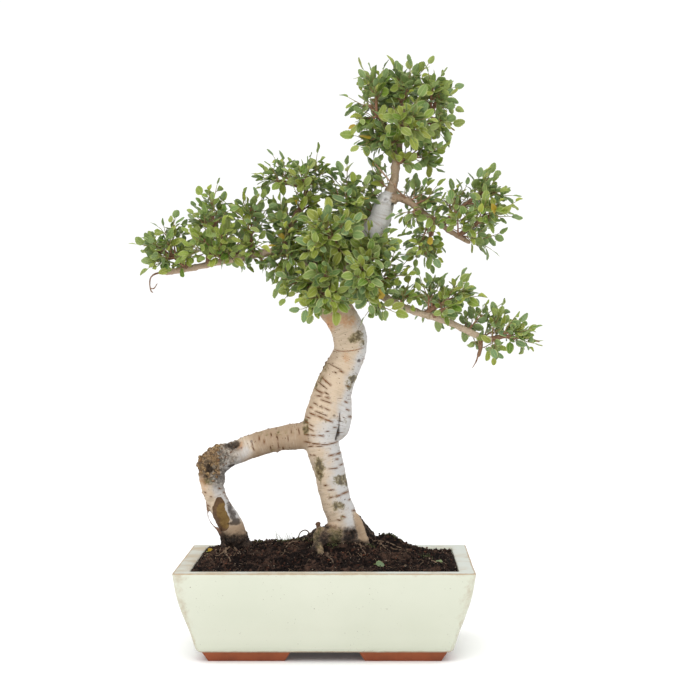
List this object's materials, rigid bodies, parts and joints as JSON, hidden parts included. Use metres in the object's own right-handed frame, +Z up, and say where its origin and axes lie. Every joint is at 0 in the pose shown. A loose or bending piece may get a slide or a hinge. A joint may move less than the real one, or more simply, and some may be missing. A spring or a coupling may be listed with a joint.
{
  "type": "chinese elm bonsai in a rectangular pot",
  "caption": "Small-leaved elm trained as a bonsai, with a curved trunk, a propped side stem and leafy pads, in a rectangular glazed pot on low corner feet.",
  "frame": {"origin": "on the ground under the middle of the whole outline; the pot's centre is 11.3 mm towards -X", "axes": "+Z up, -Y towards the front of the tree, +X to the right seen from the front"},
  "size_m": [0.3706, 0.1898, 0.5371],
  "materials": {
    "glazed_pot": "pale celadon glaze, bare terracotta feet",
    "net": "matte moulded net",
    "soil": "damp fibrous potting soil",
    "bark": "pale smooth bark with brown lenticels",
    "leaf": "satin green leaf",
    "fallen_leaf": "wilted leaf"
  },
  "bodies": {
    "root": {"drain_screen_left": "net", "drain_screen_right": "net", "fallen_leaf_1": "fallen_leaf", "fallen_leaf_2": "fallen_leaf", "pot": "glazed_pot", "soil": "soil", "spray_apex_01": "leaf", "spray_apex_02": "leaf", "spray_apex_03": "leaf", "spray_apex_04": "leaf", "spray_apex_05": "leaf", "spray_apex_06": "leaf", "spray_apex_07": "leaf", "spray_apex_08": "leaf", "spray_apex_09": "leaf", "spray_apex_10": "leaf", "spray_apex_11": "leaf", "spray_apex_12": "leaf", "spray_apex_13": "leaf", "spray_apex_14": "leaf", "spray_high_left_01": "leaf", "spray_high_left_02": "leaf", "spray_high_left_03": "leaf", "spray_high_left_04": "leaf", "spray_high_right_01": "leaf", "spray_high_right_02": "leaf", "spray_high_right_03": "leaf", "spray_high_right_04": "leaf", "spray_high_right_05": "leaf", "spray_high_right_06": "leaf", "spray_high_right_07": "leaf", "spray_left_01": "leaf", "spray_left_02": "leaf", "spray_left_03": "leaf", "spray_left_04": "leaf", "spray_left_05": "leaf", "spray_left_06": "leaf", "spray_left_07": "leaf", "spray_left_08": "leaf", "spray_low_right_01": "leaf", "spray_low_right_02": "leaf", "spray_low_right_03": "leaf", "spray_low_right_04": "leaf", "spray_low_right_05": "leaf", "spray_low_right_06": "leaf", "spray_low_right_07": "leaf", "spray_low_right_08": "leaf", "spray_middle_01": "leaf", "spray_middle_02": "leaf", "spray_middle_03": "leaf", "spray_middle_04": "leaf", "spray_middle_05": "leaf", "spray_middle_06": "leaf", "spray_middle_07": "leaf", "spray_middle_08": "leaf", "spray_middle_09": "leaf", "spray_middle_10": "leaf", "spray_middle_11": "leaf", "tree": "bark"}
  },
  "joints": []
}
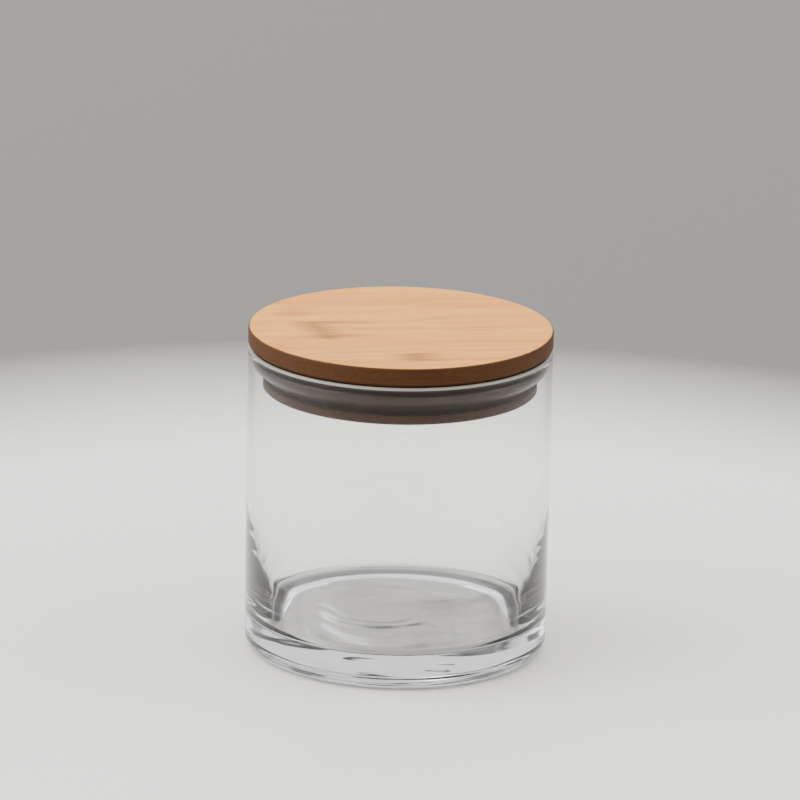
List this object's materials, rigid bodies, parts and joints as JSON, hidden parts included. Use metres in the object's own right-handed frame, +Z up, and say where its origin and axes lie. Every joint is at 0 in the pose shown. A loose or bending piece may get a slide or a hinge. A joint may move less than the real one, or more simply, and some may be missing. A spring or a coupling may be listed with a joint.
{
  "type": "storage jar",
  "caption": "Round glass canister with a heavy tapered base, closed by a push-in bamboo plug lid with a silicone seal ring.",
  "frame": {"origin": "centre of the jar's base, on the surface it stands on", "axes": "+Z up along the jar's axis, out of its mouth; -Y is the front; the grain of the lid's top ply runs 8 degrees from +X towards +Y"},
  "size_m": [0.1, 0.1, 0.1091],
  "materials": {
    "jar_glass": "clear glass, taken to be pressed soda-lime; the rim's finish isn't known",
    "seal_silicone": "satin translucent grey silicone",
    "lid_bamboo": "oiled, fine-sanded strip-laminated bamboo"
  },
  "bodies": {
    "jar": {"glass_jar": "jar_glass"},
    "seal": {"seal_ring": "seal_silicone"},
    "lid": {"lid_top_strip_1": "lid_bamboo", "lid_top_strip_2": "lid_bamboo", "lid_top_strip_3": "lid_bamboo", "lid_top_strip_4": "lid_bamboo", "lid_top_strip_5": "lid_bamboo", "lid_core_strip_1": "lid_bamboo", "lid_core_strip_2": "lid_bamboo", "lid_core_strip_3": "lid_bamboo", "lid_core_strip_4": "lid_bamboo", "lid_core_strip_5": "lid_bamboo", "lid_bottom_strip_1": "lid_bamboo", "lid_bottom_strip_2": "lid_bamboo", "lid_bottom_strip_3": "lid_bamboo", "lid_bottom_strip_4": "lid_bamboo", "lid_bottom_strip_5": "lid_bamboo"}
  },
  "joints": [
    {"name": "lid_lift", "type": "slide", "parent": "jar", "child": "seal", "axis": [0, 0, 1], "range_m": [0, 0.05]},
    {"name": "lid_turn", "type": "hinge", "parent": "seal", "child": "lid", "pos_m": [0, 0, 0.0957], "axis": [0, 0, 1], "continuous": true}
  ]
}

+ + + + +

[Exercise objective]
Extract the listing in its entirety, matching it exactly.

[Written answer]
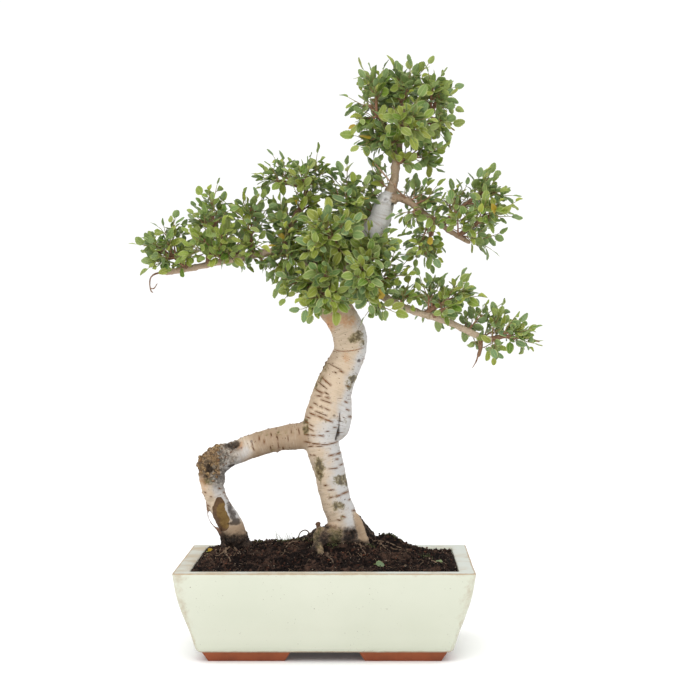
List this object's materials, rigid bodies, parts and joints as JSON, hidden parts included. Use metres in the object's own right-handed frame, +Z up, and say where its origin and axes lie. Every joint is at 0 in the pose shown. A loose or bending piece may get a slide or a hinge. A joint may move less than the real one, or more simply, and some may be missing. A spring or a coupling may be listed with a joint.
{
  "type": "chinese elm bonsai in a rectangular pot",
  "caption": "Small-leaved elm trained as a bonsai, with a curved trunk, a propped side stem and leafy pads, in a rectangular glazed pot on low corner feet.",
  "frame": {"origin": "on the ground under the middle of the whole outline; the pot's centre is 11.3 mm towards -X", "axes": "+Z up, -Y towards the front of the tree, +X to the right seen from the front"},
  "size_m": [0.3706, 0.1898, 0.5371],
  "materials": {
    "glazed_pot": "pale celadon glaze, bare terracotta feet",
    "net": "matte moulded net",
    "soil": "damp fibrous potting soil",
    "bark": "pale smooth bark with brown lenticels",
    "leaf": "satin green leaf",
    "fallen_leaf": "wilted leaf"
  },
  "bodies": {
    "root": {"drain_screen_left": "net", "drain_screen_right": "net", "fallen_leaf_1": "fallen_leaf", "fallen_leaf_2": "fallen_leaf", "pot": "glazed_pot", "soil": "soil", "spray_apex_01": "leaf", "spray_apex_02": "leaf", "spray_apex_03": "leaf", "spray_apex_04": "leaf", "spray_apex_05": "leaf", "spray_apex_06": "leaf", "spray_apex_07": "leaf", "spray_apex_08": "leaf", "spray_apex_09": "leaf", "spray_apex_10": "leaf", "spray_apex_11": "leaf", "spray_apex_12": "leaf", "spray_apex_13": "leaf", "spray_apex_14": "leaf", "spray_high_left_01": "leaf", "spray_high_left_02": "leaf", "spray_high_left_03": "leaf", "spray_high_left_04": "leaf", "spray_high_right_01": "leaf", "spray_high_right_02": "leaf", "spray_high_right_03": "leaf", "spray_high_right_04": "leaf", "spray_high_right_05": "leaf", "spray_high_right_06": "leaf", "spray_high_right_07": "leaf", "spray_left_01": "leaf", "spray_left_02": "leaf", "spray_left_03": "leaf", "spray_left_04": "leaf", "spray_left_05": "leaf", "spray_left_06": "leaf", "spray_left_07": "leaf", "spray_left_08": "leaf", "spray_low_right_01": "leaf", "spray_low_right_02": "leaf", "spray_low_right_03": "leaf", "spray_low_right_04": "leaf", "spray_low_right_05": "leaf", "spray_low_right_06": "leaf", "spray_low_right_07": "leaf", "spray_low_right_08": "leaf", "spray_middle_01": "leaf", "spray_middle_02": "leaf", "spray_middle_03": "leaf", "spray_middle_04": "leaf", "spray_middle_05": "leaf", "spray_middle_06": "leaf", "spray_middle_07": "leaf", "spray_middle_08": "leaf", "spray_middle_09": "leaf", "spray_middle_10": "leaf", "spray_middle_11": "leaf", "tree": "bark"}
  },
  "joints": []
}
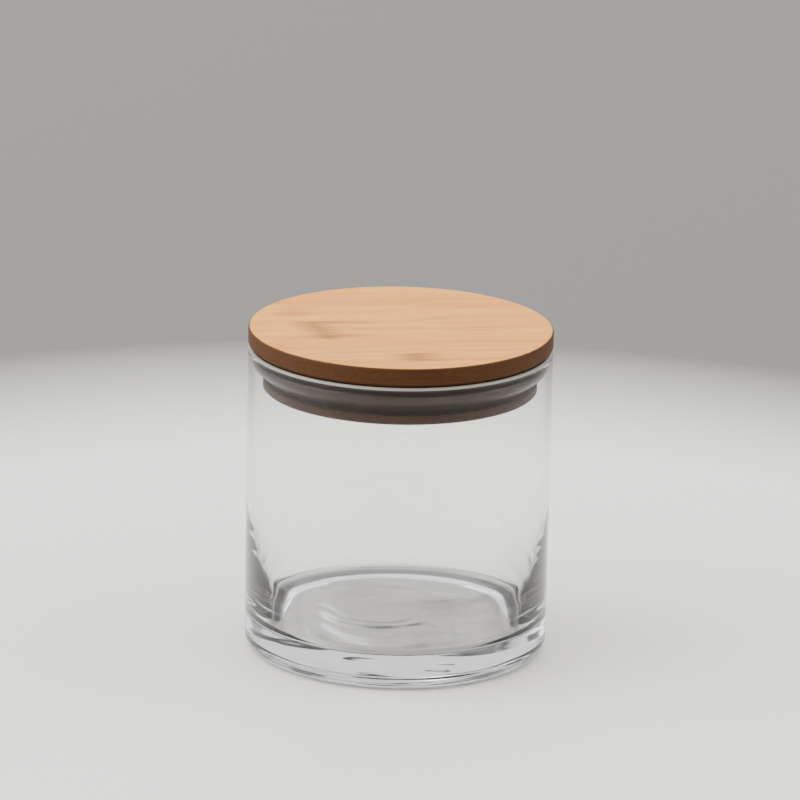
List this object's materials, rigid bodies, parts and joints as JSON, hidden parts included. Use metres in the object's own right-handed frame, +Z up, and say where its origin and axes lie. Every joint is at 0 in the pose shown. A loose or bending piece may get a slide or a hinge. A joint may move less than the real one, or more simply, and some may be missing. A spring or a coupling may be listed with a joint.
{
  "type": "storage jar",
  "caption": "Round glass canister with a heavy tapered base, closed by a push-in bamboo plug lid with a silicone seal ring.",
  "frame": {"origin": "centre of the jar's base, on the surface it stands on", "axes": "+Z up along the jar's axis, out of its mouth; -Y is the front; the grain of the lid's top ply runs 8 degrees from +X towards +Y"},
  "size_m": [0.1, 0.1, 0.1091],
  "materials": {
    "jar_glass": "clear glass, taken to be pressed soda-lime; the rim's finish isn't known",
    "seal_silicone": "satin translucent grey silicone",
    "lid_bamboo": "oiled, fine-sanded strip-laminated bamboo"
  },
  "bodies": {
    "jar": {"glass_jar": "jar_glass"},
    "seal": {"seal_ring": "seal_silicone"},
    "lid": {"lid_top_strip_1": "lid_bamboo", "lid_top_strip_2": "lid_bamboo", "lid_top_strip_3": "lid_bamboo", "lid_top_strip_4": "lid_bamboo", "lid_top_strip_5": "lid_bamboo", "lid_core_strip_1": "lid_bamboo", "lid_core_strip_2": "lid_bamboo", "lid_core_strip_3": "lid_bamboo", "lid_core_strip_4": "lid_bamboo", "lid_core_strip_5": "lid_bamboo", "lid_bottom_strip_1": "lid_bamboo", "lid_bottom_strip_2": "lid_bamboo", "lid_bottom_strip_3": "lid_bamboo", "lid_bottom_strip_4": "lid_bamboo", "lid_bottom_strip_5": "lid_bamboo"}
  },
  "joints": [
    {"name": "lid_lift", "type": "slide", "parent": "jar", "child": "seal", "axis": [0, 0, 1], "range_m": [0, 0.05]},
    {"name": "lid_turn", "type": "hinge", "parent": "seal", "child": "lid", "pos_m": [0, 0, 0.0957], "axis": [0, 0, 1], "continuous": true}
  ]
}